Still, even the anti-police brutality group Citizens for Policing Reform has have come out in favor of the chief.

Frank Cochran, a local New Haven lawyer and community activist, said that he was impressed that Limon was the first chief in over 40 years, by his estimates, that had wanted to hear from the community directly.

“The chief came in here and said, ‘I need to learn a lot as soon as possible,’” Cochran said. “I liked his vision when he first came into town and I like it now.”


After a tough first year as chief, Frank Limon remains as the head of the department.

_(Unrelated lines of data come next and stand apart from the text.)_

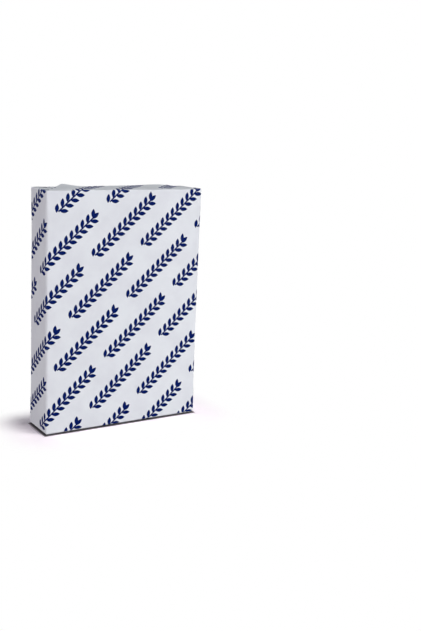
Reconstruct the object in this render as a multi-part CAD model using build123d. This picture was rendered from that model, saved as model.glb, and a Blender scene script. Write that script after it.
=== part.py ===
"""A wrapped ream of A4 office paper, standing on one of its short folded ends.

Millimetres, +Z up. The origin is the middle of the bounding box, at the base.
X runs across the sheets, Z runs along them, and the front face looks along -Y.
The sealed wrapper hides the sheets, so the pack is one solid.
"""

from build123d import *
import os

# The stack of sheets, standing on its short side
SHEET_WIDTH = 210.0
SHEET_LENGTH = 297.0
THICKNESS_AT_TOP = 47.5
THICKNESS_AT_BASE = 52.0  # upright sheets settle and fan out towards the base

# The wrapper, folded round the stack like an envelope
PLY = 0.12  # one thickness of the wrapping paper
LONG_EDGE_RADIUS = 3.0
END_EDGE_RADIUS = 1.5
FLAP_DEPTH = 33.0  # from a flap's fold to its free edge
TOP_FLAP_LIFT = 2.5  # how far the top flap's free edge springs up
SEAM_WIDTH = 20.0  # the glued overlap that runs down the back
SEAM_OFFSET = 32.0  # from the middle of the back to the middle of the overlap

# Plies over the sheets at each end
TUCK_PLIES = 1  # the narrow sides, folded in first
UNDER_FLAP_PLIES = 2  # the back flap and the corner gussets folded under it
OUTER_FLAP_PLIES = 2  # the front flap and its gussets, glued over the back flap

WIDTH = SHEET_WIDTH + 2 * PLY
END_BUILD_UP = (TUCK_PLIES + UNDER_FLAP_PLIES + OUTER_FLAP_PLIES) * PLY
HEIGHT = SHEET_LENGTH + 2 * END_BUILD_UP
DEPTH_AT_TOP = THICKNESS_AT_TOP + 2 * PLY
DEPTH_AT_BASE = THICKNESS_AT_BASE + 2 * PLY

# The overlap is one ply proud of the back, so it counts in the bounding box
DEEPEST = max(DEPTH_AT_TOP, DEPTH_AT_BASE) + PLY
FRONT_Y = -DEEPEST / 2
BACK_Y_AT_TOP = FRONT_Y + DEPTH_AT_TOP
BACK_Y_AT_BASE = FRONT_Y + DEPTH_AT_BASE


def extrude_across(outline, width, middle_x=0.0):
    """Extrude an outline given as (y, z) points along X, centred on middle_x."""
    points = [(0.0, y, z) for y, z in outline]
    face = make_face(Polyline(*points, close=True))
    return Pos(middle_x - width / 2, 0, 0) * extrude(face, amount=width, dir=(1, 0, 0))


def packed_block():
    """The whole pack before its folds: upright front, leaning back, soft edges."""
    side_view = [
        (FRONT_Y, 0.0),
        (BACK_Y_AT_BASE, 0.0),
        (BACK_Y_AT_TOP, HEIGHT),
        (FRONT_Y, HEIGHT),
    ]
    block = extrude_across(side_view, WIDTH)
    lowest = block.edges().group_by(Axis.Z)[0]
    highest = block.edges().group_by(Axis.Z)[-1]
    along_the_sheets = block.edges() - lowest - highest
    block = fillet(along_the_sheets, LONG_EDGE_RADIUS)
    lowest = block.edges().group_by(Axis.Z)[0]
    highest = block.edges().group_by(Axis.Z)[-1]
    return fillet(lowest + highest, END_EDGE_RADIUS)


def flap_prism(fold_y, inward, foot_z, height):
    """A flap's outline, with 45 degree sides from the corners of its fold."""
    free_edge_y = fold_y + inward * FLAP_DEPTH
    half_fold = WIDTH / 2
    half_free_edge = half_fold - FLAP_DEPTH
    corners = [
        (-half_fold, fold_y, foot_z),
        (half_fold, fold_y, foot_z),
        (half_free_edge, free_edge_y, foot_z),
        (-half_free_edge, free_edge_y, foot_z),
    ]
    outline = make_face(Polyline(*corners, close=True))
    return extrude(outline, amount=height, dir=(0, 0, 1))


def end_slab(foot_z, height):
    """A slab over the whole end, wider than the pack."""
    slab = Box(2 * WIDTH, 2 * DEEPEST, height, align=(Align.CENTER, Align.CENTER, Align.MIN))
    return Pos(0, 0, foot_z) * slab


def step_folds(block, back_y, outer_z, direction):
    """Step one end down from the outer flap to the back flap and to the tucks.

    outer_z is the outer flap's face, and direction is +1 at the top, -1 at the base.
    """
    outer_step = OUTER_FLAP_PLIES * PLY
    both_steps = outer_step + UNDER_FLAP_PLIES * PLY
    for step, shows_back_flap in ((outer_step, False), (both_steps, True)):
        foot_z = min(outer_z, outer_z - direction * step)
        bare = end_slab(foot_z, step)
        bare -= flap_prism(FRONT_Y, 1, foot_z, step)
        if shows_back_flap:
            bare -= flap_prism(back_y, -1, foot_z, step)
        block -= bare
    return block


def sprung_top_flap():
    """The top flap's wedge, from nothing at the fold to its lifted free edge."""
    free_edge_y = FRONT_Y + FLAP_DEPTH
    rise_starts_y = FRONT_Y + END_EDGE_RADIUS
    face_z = HEIGHT
    foot_z = face_z - PLY
    side_view = [
        (rise_starts_y, foot_z),
        (free_edge_y, foot_z),
        (free_edge_y, face_z + TOP_FLAP_LIFT),
        (rise_starts_y, face_z),
    ]
    wedge = extrude_across(side_view, WIDTH)
    return wedge & flap_prism(FRONT_Y, 1, foot_z, PLY + TOP_FLAP_LIFT)


def back_seam():
    """The overlap of the wrapper's two long edges, one ply proud of the back."""
    lean = (BACK_Y_AT_TOP - BACK_Y_AT_BASE) / HEIGHT

    def back_y(z):
        return BACK_Y_AT_BASE + lean * z

    foot_z = END_EDGE_RADIUS + END_BUILD_UP
    head_z = HEIGHT - foot_z
    side_view = [
        (back_y(foot_z) - PLY, foot_z),
        (back_y(foot_z) + PLY, foot_z),
        (back_y(head_z) + PLY, head_z),
        (back_y(head_z) - PLY, head_z),
    ]
    return extrude_across(side_view, SEAM_WIDTH, SEAM_OFFSET)


def wrapped_ream():
    ream = packed_block()
    ream = step_folds(ream, BACK_Y_AT_TOP, HEIGHT, 1)
    ream = step_folds(ream, BACK_Y_AT_BASE, 0.0, -1)
    ream += sprung_top_flap()
    ream += back_seam()
    return ream


os.makedirs("parts", exist_ok=True)
export_step(wrapped_ream(), "parts/wrapped_ream.step")
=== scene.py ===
import math

import bpy
import numpy as np
from mathutils import Matrix, Vector, noise


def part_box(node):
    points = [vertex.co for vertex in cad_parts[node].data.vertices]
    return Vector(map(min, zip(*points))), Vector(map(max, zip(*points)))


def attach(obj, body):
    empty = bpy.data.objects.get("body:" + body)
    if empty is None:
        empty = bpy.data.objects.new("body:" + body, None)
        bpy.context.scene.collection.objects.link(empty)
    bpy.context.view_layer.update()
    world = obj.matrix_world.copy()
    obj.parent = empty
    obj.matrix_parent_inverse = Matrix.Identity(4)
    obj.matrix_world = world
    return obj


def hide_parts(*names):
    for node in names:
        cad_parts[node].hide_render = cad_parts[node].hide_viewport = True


# A wrapped ream of A4 paper: one printed sheet of wrapping paper, folded round
# the stack, glued down the back and closed at both ends like an envelope.
# Metres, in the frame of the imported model: X across, front face towards -Y, Z up.

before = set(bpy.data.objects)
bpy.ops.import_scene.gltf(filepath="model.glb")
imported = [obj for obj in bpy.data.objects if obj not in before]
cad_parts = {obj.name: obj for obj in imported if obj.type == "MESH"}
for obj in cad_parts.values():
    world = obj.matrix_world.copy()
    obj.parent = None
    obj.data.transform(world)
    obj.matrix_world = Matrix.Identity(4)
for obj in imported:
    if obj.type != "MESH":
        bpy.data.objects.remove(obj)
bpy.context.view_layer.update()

MM = 0.001
NODE = "wrapped_ream"
node_low, node_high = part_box(NODE)

# The folded pack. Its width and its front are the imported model's, and its depth at
# either end is the same as there.
WIDTH = node_high.x - node_low.x
LEFT_X = node_low.x
FRONT_Y = node_low.y
DEPTH_AT_BASE = 52.24 * MM
DEPTH_AT_TOP = 47.74 * MM
BASE_FOLD_Z = 1.7 * MM
TOP_FOLD_Z = 297.9 * MM
FACE_HEIGHT = TOP_FOLD_Z - BASE_FOLD_Z
FLAP_DEPTH = 33 * MM
PAPER = 0.1 * MM
LONG_EDGE_RADIUS = 3.2 * MM
LONG_EDGE_RADIUS_AT_ENDS = 1.2 * MM
TOP_FOLD_RADIUS = 1.2 * MM
BASE_FOLD_RADIUS = 1.8 * MM
INSIDE_FOLD = 0.15 * MM  # how far inside a flap's fold the layers under it lie
RADIUS_EASE = 22 * MM  # from an end to where the long edges have their full radius

# Over each end's fold line: the level of the tucks, the back flap and the front flap,
# and the gap between a flap and the corner gusset doubled under it
TOP_LEVELS = (0.15 * MM, 0.5 * MM, 0.95 * MM)
BASE_LEVELS = (0.5 * MM, 1.05 * MM, 1.6 * MM)
TOP_PLY_GAP = 0.3 * MM
BASE_PLY_GAP = 0.12 * MM

# From a fold to where a layer has risen to its own level
TUCK_EASE = 5 * MM
FLAP_EASE = 6 * MM
GUSSET_EASE = 7 * MM
CREASE_EASE = 3 * MM

# The top flap's free edge: how far it stands up all along, and its further rises,
# each with its height, its middle from the left face and its reach to either side
FREE_EDGE_LIFT = 0.9 * MM
EDGE_RISES = ((3.3 * MM, 29 * MM, 19 * MM), (1.5 * MM, 158 * MM, 28 * MM))
FLAP_BEND = 1.5  # the power of the rise from the fold to the free edge

# The glued overlap down the back, between the sheet's two long edges
SEAM_WIDTH = 20 * MM
SEAM_MIDDLE_X = 32 * MM
INNER_EDGE_X = SEAM_MIDDLE_X + SEAM_WIDTH / 2
OUTER_EDGE_X = SEAM_MIDDLE_X - SEAM_WIDTH / 2
SEAM_RAMP = 6 * MM  # beside the inner edge, where the outer layer rises over it
SEAM_RISE = 3 * PAPER
SEAM_RISE_ON_ENDS = 2 * PAPER

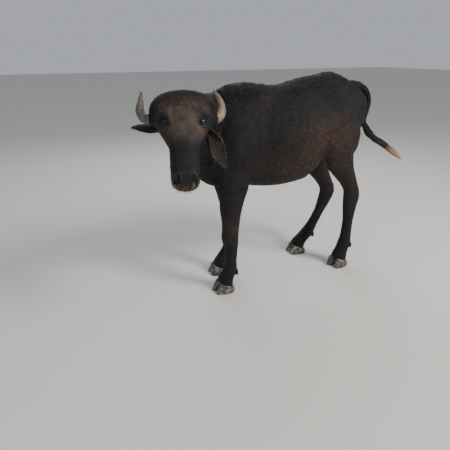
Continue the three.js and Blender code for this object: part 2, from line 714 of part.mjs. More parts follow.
// The tail leaves the rump, falls, and is swung back and out below.
const TAIL = [
  { at: [-915, 0, 1206], radius: 34 },
  { at: [-975, 0, 1204], radius: 31 },
  { at: [-1042, 0, 1174], radius: 26 },
  { at: [-1080, 4, 1112], radius: 22 },
  { at: [-1062, 20, 1052], radius: 19 },
  { at: [-1030, 38, 1004], radius: 17 },
  { at: [-1020, 54, 952], radius: 16 },
  { at: [-1052, 68, 900], radius: 15 },
  { at: [-1110, 80, 856], radius: 14 },
  { at: [-1222, 92, 796], radius: 11 },
  { at: [-1300, 98, 742], radius: 7 },
  { at: [-1352, 102, 700], radius: 3 },
];
const TAIL_BEND = 6;

function tailStations(from, to) {
  return TAIL.slice(from, to + 1).map(({ at, radius }) => ({ at, top: radius, bottom: radius, side: radius }));
}

function tailSweep() {
  return solidFrom(sweep(tailStations(0, TAIL.length - 1), { around: 10, rings: 36, up: SIDEWAYS }));
}

const LOCKS = { count: 22, length: 160, width: 12, thickness: 5, from: 0.1, to: 0.66 };

// Flat tapered locks that lie along the lower tail, overlap, and draw together at its tip.
function switchLocks() {
  const draw = seeded(11);
  const rows = TAIL.slice(TAIL_BEND);
  const line = new THREE.CatmullRomCurve3(rows.map(({ at }) => new THREE.Vector3(...at)));
  const radius = track(rows.map((row, i) => i), rows.map((row) => row.radius));
  const total = line.getLength();
  const solids = [];
  for (let i = 0; i < LOCKS.count; i += 1) {
    const start = LOCKS.from + (LOCKS.to - LOCKS.from) * ((i + draw() * 0.8) / LOCKS.count);
    const angle = i * 2.4 + draw() * 0.6;
    const length = Math.min(LOCKS.length * (0.8 + 0.4 * draw()) / total, 0.985 - start);
    const lift = 7 + 8 * draw();
    const steps = 4;
    const stations = [];
    let outward = UP;
    for (let k = 0; k <= steps; k += 1) {
      const share = k / steps;
      const t = start + length * share;
      const centre = line.getPointAt(t);
      const along = line.getTangentAt(t);
      const across = new THREE.Vector3().crossVectors(along, SIDEWAYS).normalize();
      const over = new THREE.Vector3().crossVectors(across, along);
      const turn = angle + share * 0.5;
      const away = radius(t * (rows.length - 1)) * 0.5 + lift * Math.sin(share * Math.PI * 0.72);
      const aside = across.multiplyScalar(Math.cos(turn)).addScaledVector(over, Math.sin(turn));
      centre.addScaledVector(aside, away);
      if (k === 2) outward = aside.clone();
      const taper = 1 - 0.84 * share ** 1.5;
      const thick = LOCKS.thickness * taper;
      stations.push({ at: centre.toArray(), top: thick, bottom: thick, side: LOCKS.width * taper });
    }
    solids.push(solidFrom(sweep(stations, { around: 4, rings: steps, up: outward })));
  }
  return solids;
}

// The plane regions that part the whole body into its named nodes.
function planeRegion(point, normal, low, high) {
  const at = new THREE.Vector3(...point);
  const facing = new THREE.Vector3(...normal);
  return (gap) => blockBetween(low, high, gap).intersect(blockBeyond(at, facing, gap));
}

function planeThrough(a, b, c) {
  const first = new THREE.Vector3(...b).sub(new THREE.Vector3(...a));
  const second = new THREE.Vector3(...c).sub(new THREE.Vector3(...a));
  const normal = first.cross(second).normalize();
  if (normal.z > 0) normal.negate();
  return normal.toArray();
}

function legRegion(name) {
  const { side } = LEGS[name];
  const inside = side * GAP;
  const outside = side * 420;
  const low = Math.min(inside, outside);
  const high = Math.max(inside, outside);
  if (name.startsWith('fore')) {
    const armpit = [0, side * 60, 655];
    const normal = [0, side * 0.55, -0.83];
    return planeRegion(armpit, normal, [-170, low, -50], [170, high, 860]);
  }
  const flank = [FLANK_X - 10, side * 205, 800];
  const pin = [PIN_X, side * 120, 1000];
  const groin = [HIP_X, side * 36, 782];
  return planeRegion(groin, planeThrough(flank, pin, groin), [-1200, low, -50], [-520, high, 1100]);
}

const group = new THREE.Group();

function add(name, solid, material) {
  group.add(meshFrom(name, solid, material));
}

// Flesh first: the whole body, then its parts.
const tailWhole = tailSweep();
const tailFoot = new THREE.Vector3(-1012, 0, 1188);
const tailDirection = new THREE.Vector3(-0.86, 0, -0.5);
const tailBeyond = (gap) => blockBeyond(tailFoot, tailDirection, gap);
const rump = tailWhole.subtract(tailBeyond(GAP)).intersect(blockBetween([-1100, -80, 1100], [-880, 80, 1300], 0));
let body = join([solidFrom(torso()), solidFrom(neck()), head(), rump]);
for (const leg of Object.values(LEGS)) {
  const { point, normal } = coronetPlane(leg);
  body = body.add(leg.make(leg.place).subtract(blockBeyond(point, normal, GAP)));
}
body = body.simplify(0.8);
for (const [name, leg] of Object.entries(LEGS)) {
  const [piece, rest] = part(body, legRegion(name));
  body = rest;
  const nails = [LEFT, RIGHT].map((across) => dewclaw(leg, across));
  add(name, piece.add(join(nails)), HIDE);
  const { point, normal } = coronetPlane(leg);
  for (const across of [LEFT, RIGHT]) {
    const nail = claw(leg, across).intersect(blockBeyond(point, normal, 0));
    add(name.replace('leg', 'claw') + (across * leg.side > 0 ? '_outer' : '_inner'), nail, HOOF);
  }
}
const neckCut = planeRegion([20, 0, 1235], [0.86, 0.1, 0.42], [-400, -600, 600], [700, 800, 1500]);
const [front, torsoSolid] = part(body, neckCut);
const headPlane = headDirection(0.55, 0, 0.83);
const headFoot = headPoint(-20, 0, -62);
const headCut = planeRegion(headFoot.toArray(), headPlane.toArray(), [100, 100, 600], [800, 900, 1500]);
const [headSolid, neckSolid] = part(front, headCut);
const sockets = [LEFT, RIGHT].map((side) => ball(eyePoint(side), EYE_RADIUS + GAP));
add('neck', neckSolid, HIDE);
add('head', headSolid.subtract(join(sockets)), HIDE);
add('torso', torsoSolid, HIDE);

// Ears, horns and tail stand off the skin that they grow from by a little more than the gap.
const STAND_OFF = 2.5 * GAP;

function standOff(solid, direction) {
  return solid.translate(direction.clone().normalize().multiplyScalar(STAND_OFF).toArray());
}

for (const [side, word] of [[LEFT, 'left'], [RIGHT, 'right']]) {
  const frame = earFrame(side);
  const foot = new THREE.Vector3(14, 0, 0).applyMatrix4(frame);
  const along = new THREE.Vector3(1, 0, 0).transformDirection(frame);
  const leaf = ear(side).intersect(blockBeyond(foot, along, 0)).subtract(front);
  add('ear_' + word, standOff(leaf, along), HIDE);
  const { root, middle } = HORNS[side];
  const outward = headDirection(middle[0] - root[0], (middle[1] - root[1]) * side, middle[2] - root[2]);
  add('horn_' + word, standOff(horn(side).subtract(front), outward), HORN);
  add('eye_' + word, ball(eyePoint(side), EYE_RADIUS), EYE);
}

// The tail hangs from the rump, and its switch starts where it swings back.
const dock = standOff(tailWhole.intersect(tailBeyond(0)).subtract(torsoSolid), tailDirection);
const [bendX, bendY, bendZ] = TAIL[TAIL_BEND].at;
const switchPlane = (gap) => blockBeyond(new THREE.Vector3(bendX, bendY, bendZ - 22), new THREE.Vector3(-0.5, 0, -0.86), gap);
const [switchSolid, tailSolid] = part(dock, switchPlane);
add('tail', tailSolid, HIDE);
add('tail_switch', join([switchSolid, ...switchLocks()]).intersect(switchPlane(0)), TAIL_HAIR);

// The origin is the middle of the footprint of the whole animal, on the floor.
const bounds = new THREE.Box3().setFromObject(group);
group.position.set(-(bounds.min.x + bounds.max.x) / 2, -(bounds.min.y + bounds.max.y) / 2, 0);

export default group;
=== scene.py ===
# A young water buffalo as a still model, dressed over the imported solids.
import math

import bmesh
import bpy
import numpy as np
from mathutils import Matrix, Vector


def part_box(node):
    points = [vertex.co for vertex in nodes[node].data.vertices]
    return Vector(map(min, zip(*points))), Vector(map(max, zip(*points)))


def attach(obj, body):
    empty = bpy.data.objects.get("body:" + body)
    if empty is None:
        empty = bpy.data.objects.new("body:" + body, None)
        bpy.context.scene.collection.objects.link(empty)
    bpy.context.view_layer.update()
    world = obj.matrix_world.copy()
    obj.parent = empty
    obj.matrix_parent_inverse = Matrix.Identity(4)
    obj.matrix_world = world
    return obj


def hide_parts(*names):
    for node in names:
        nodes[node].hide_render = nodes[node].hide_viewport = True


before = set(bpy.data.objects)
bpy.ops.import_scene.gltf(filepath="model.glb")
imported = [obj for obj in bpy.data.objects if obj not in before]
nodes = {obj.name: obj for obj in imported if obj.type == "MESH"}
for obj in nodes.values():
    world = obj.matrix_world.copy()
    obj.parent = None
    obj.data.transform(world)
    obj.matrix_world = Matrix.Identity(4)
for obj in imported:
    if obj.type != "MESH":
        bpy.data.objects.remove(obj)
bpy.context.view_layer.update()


def unit(vector):
    vector = np.asarray(vector, float)
    return vector / np.maximum(np.linalg.norm(vector, axis=-1, keepdims=True), 1e-9)


def rise(value, low, high):
    share = np.clip((value - low) / (high - low), 0, 1)
    return share * share * (3 - 2 * share)


# The animal's own frame has x = 0 at the left forefoot. The head's frame runs from poll to nose,
# to her left, and out of the forehead.
head = {"poll": (0.375, 0.352, 1.203), "turn": 69, "bow": 50}
eyes = {"along": 0.111, "out": 0.083, "high": -0.006, "radius": 0.019, "gaze": (0.28, 0.62, 0.73)}

turn = math.radians(head["turn"])
bow = math.radians(head["bow"])
facing = np.array([math.cos(turn), math.sin(turn), 0])
headLeft = np.cross([0, 0, 1], facing)
noseWard = facing * math.cos(bow) - np.array([0, 0, 1]) * math.sin(bow)
browWard = np.cross(noseWard, headLeft)
headAxes = np.stack([noseWard, headLeft, browWard])
poll = np.array(head["poll"])


def fromHead(points):
    return np.asarray(points, float) @ headAxes + poll


def toHead(points):
    return (np.asarray(points, float) - poll) @ headAxes.T


low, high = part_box("eye_left")
eyeLeft = fromHead([eyes["along"], eyes["out"], eyes["high"]])
shift = (np.array(low) + np.array(high)) / 2 - eyeLeft

# Camera first: eye height, at the angle of the photograph.
camera = {"place": (1.152, 2.363, 1.42), "azimuth": 26.3, "pitch": 21.25, "lens": 36.0}
cameraData = bpy.data.cameras.new("Camera")
cameraData.lens = camera["lens"]
cameraData.sensor_width = 36
cameraData.clip_end = 100
cameraObject = bpy.data.objects.new("Camera", cameraData)
bpy.context.scene.collection.objects.link(cameraObject)
cameraObject.location = np.array(camera["place"]) + shift
cameraObject.rotation_euler = (
    math.radians(90 - camera["pitch"]), 0, math.radians(180 - camera["azimuth"]))
bpy.context.scene.camera = cameraObject
print("camera ready")


# Mesh helpers.
def arraysOf(obj):
    mesh = obj.data
    mesh.calc_loop_triangles()
    points = np.empty(len(mesh.vertices) * 3)
    mesh.vertices.foreach_get("co", points)
    faces = np.empty(len(mesh.loop_triangles) * 3, int)
    mesh.loop_triangles.foreach_get("vertices", faces)
    return points.reshape(-1, 3), faces.reshape(-1, 3)


def newMesh(name, points, faces, material=None, smooth=True):
    points = np.asarray(points, float)
    faces = np.asarray(faces, int)
    mesh = bpy.data.meshes.new(name)
    mesh.vertices.add(len(points))
    mesh.vertices.foreach_set("co", points.ravel())
    sides = faces.shape[1]
    mesh.loops.add(faces.size)
    mesh.loops.foreach_set("vertex_index", faces.ravel())
    mesh.polygons.add(len(faces))
    mesh.polygons.foreach_set("loop_start", np.arange(len(faces)) * sides)
    mesh.polygons.foreach_set("use_smooth", np.full(len(faces), smooth))
    mesh.update(calc_edges=True)
    obj = bpy.data.objects.new(name, mesh)
    bpy.context.scene.collection.objects.link(obj)
    if material:
        mesh.materials.append(material)
    return obj


def joined(parts):
    points, faces, start = [], [], 0
    for some, these in parts:
        points.append(some)
        faces.append(these + start)
        start += len(some)
    return np.concatenate(points), np.concatenate(faces)


def welded(points, faces, distance=1e-5):
    keys = np.round(points / distance).astype(np.int64)
    _, first, where = np.unique(keys, axis=0, return_index=True, return_inverse=True)
    where = where.reshape(-1)
    faces = where[faces]
    keep = (faces[:, 0] != faces[:, 1]) & (faces[:, 1] != faces[:, 2]) & (faces[:, 0] != faces[:, 2])
    return points[first], faces[keep]


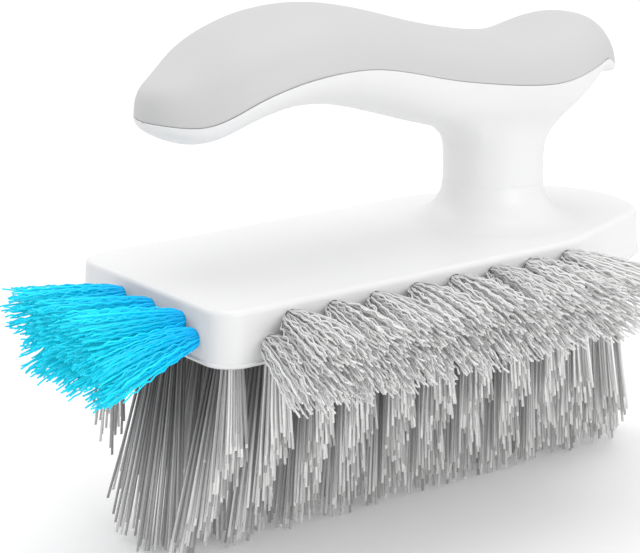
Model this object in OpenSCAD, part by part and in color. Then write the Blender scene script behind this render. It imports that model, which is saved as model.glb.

But he is still on thin ice.

“A failure at this point — since the department is so fragile now — would be terrible for the NHPD and the city,” Board of Commissioners Chairman Epstein said at the board’s most recent meeting.

But Limon has reached another important milestone this month: he has nominated three new assistant chiefs from within the department to help shoulder the burden of leading the chaotic department.

With a new team at his side, Limon has addressed or begun to respond to all four major criticisms from the community dialogues, and he said he believes he has made strides towards meeting the mayor’s initial goals.

Limon said that he has been working on increasing the NHPD’s task-force operations in order to gain the assistance of federal agencies in a variety of investigative capacities. This practice has come to the forefront of media attention when successful partnerships with the FBI led to the March 5 capture of the alleged “East Coast Rapist,” and several major drug busts since November. These partnerships increase NHPD accountability and cut costs for the department.

But even here, Limon faces criticism. Although the multi-department partnerships may make for good press, Cavaliere said, but they violate the union’s right to be in charge of its own geographic domain, adding that the union has filed a complaint about the partnerships.

In 2010, New Haven saw 24 homicides, and only three had been solved when Limon was sworn in. Since then, the department made arrests in 10 more homicides in 2010. Additionally, the Investigations Division has solved four of 10 incidents this year, and two of the most recent murders have “solid leads,” according to Limon. The newly minted Cold Case Unit, which Limon installed, also solved its first case in April.

Limon said he considers this track record a personal success.

“He seems to be a pleasant person to work with, but we’ve probably got one of the worst years ever going now,” Cavaliere said. “From what I’ve heard, the public isn’t any happier in their neighborhoods. Crime may be down a percentage point or two, but the communities are of course not safer.”

But with one year of turmoil and tenuous progress behind him, Limon said he is looking forward to his second year as chief.

“We’re moving in the right direction now,” Limon said. “When [the public and the other officers] see the things we’re changing, there will be a turnaround in the level of public confidence and morale.”

But regardless of Limon’s plans, successes and failures, New Haven, its police department, its crime problem and its neighborhoods remain complex and ever-shifting; few expect one man, even the police chief, to save or doom the city. And even his strongest supporters say that Limon is grappling with problems that will outlast his tenure.

“The chief has done a good job, but we still have a ways to go as a community,” DeStefano said.